Но в 1907-м так вот запросто прижать депутатов к ногтю не получилось. После роспуска Пьяных в составе думской группы социалистов-революционеров тоже отправился в Финляндию. И тоже и подписал воззвание. Не столь пафосное, как предыдущее, но призывающее противопоставить организованному насилию эксплуататоров и «дворцовой дворни» организованную силу трудового народа. Как бы весьма умеренное. Однако…

Иван Пьяных вернулся в Щигровский уезд… и тут же вошёл в руководство «Щигровской крестьянской республики». Сначала массовая агитационная кампания вызвала «среди крестьян такое брожение», что «ужас охватывал мирных жителей и ни один из них не был уверен ни в сохранности своей жизни, ни в целости своего имущества». Не зря ведь Пьяных ещё будучи депутатом говорил: «У нас эсэрство, как море, разлилось, весь народ сочувствует. Признают справедливым». Тем более, что вскоре пропаганда перешла в практику. Начались экспроприации, готовилось новое вооружённое восстание, создавались боевые дружины.

С начала 1907-го в уезде регулярно происходили поджоги помещичьих хозяйств и церковного имущества. Был убит агент Курского губернского жандармского управления крестьянин Тихонов. Начались массовые аресты. По делу «Щигровской крестьянской республики» были арестованы около двух сотен человек. В том числе «президент» Пьяных. Его обвинили в убийстве агента. Вместе с ним в тюрьму были отправлены сыновья Иван и Дмитрий, а также пятнадцатилетняя дочь Ольга.

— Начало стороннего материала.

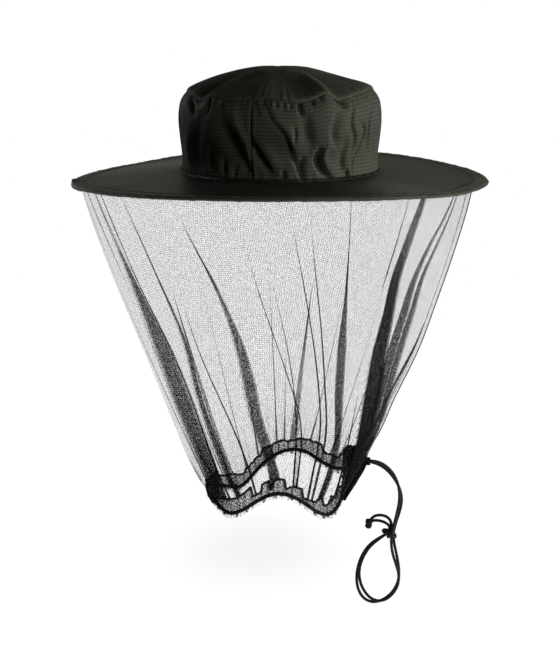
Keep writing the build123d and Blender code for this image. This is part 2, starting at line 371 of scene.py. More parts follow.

Следствие длилось два года. Летом 1909-го военный суд приговорил Ивана Пьяных и его сына Ивана-младшего к смертной казни. Заменили пожизненной каторгой. Сначала в Тобольской тюрьме, с 1914-го в Шлиссельбургской крепости. Дмитрия и Ольгу отправили в вечную сибирскую ссылку.

Но мало что от этого изменилось в Щигровском уезде. Крестьяне вовсе не успокоились. Как предсказывал Пьяных ещё в Думе. «Меня в округе знают хорошо. Если теперь арестуют, то, может, народ что-нибудь да скажет, я надеюсь». Так и вышло. За него и за за крестьян, отправленных в каторгу и ссылку, нашлись мстители. Ещё во время следствия было несколько покушений на главного свидетеля священника Яструбинского и его работника Кирюхина. Убит первый раскаявшийся «республиканец» Хмелевский. Едва закончилось чтение приговора, как в течение недели загорелись дом и лавка Башкатова, ветряная мельница Кудрявцева, убиты помощник пристава Извеков и урядник Панкевич. Вслед за Тихоновым агентом Тихоновым. И это было только начало.

«Преступная шайка» держала в страхе не только уезд, но и губернию. И не только Курскую. От неё дрожали в Орловской и Воронежской губерниях. Во главе стоял теперь кузнец, «отличный мастер по металлу» Иван Голощапов. Родом из крестьян. Член боевой организации Партии социалистов-революционеров. Он тоже был арестован по делу «Щигровской крестьянской республики», но умудрился сбежать. Остался в уезде, но перешёл на нелегальное положение. На розыск были брошены лучшие силы губернского жандармского управления, назначено вознаграждение в 500 рублей, укрывателям грозила высылка «в отдалённые губернии». Но «образованный, физически выносливый и изворотливый террорист» успешно скрывался до февраля 1917-го!

Тогда же, в феврале 1917-го отворились двери шлиссельбургского каземата. Иван Пьяных вышел на свободу. И на первом же митинге, прямо во дворе крепости, толкнул зажигательную речь, восславляющую Февральскую революцию. Он верил, теперь осуществятся его мечты о свободе.

Пьяных вернулся на родину, возглавил совет Курской губернии. Был делегатом на I Всероссийском съезде Советов крестьянских депутатов. Участвовал в работе Демократического совещания. А вскоре был избран в Учредительное собрание. С большевиками отношения не сложились. Несколько раз Пьяных пытались арестовать. Но всерьёз репрессировать героя «Щигровской крестьянской республики», пусть даже убеждённого эсера и бывшего думского депутата, не решились. Даже назначили персональную пенсию.

Видимо, Бог, в которого он верил, воздал ему по заслугам ещё на земле - Иван Пьяных спокойно умер в собственном доме в 1929-м. До начала коллективизации. Он похоронен в родной деревне Васютники. До сих пор существует его полуразрушенная могила. «Пешеход и проезжий, остановись и поклонись праху человека, отдавшему жизнь за наше счастье».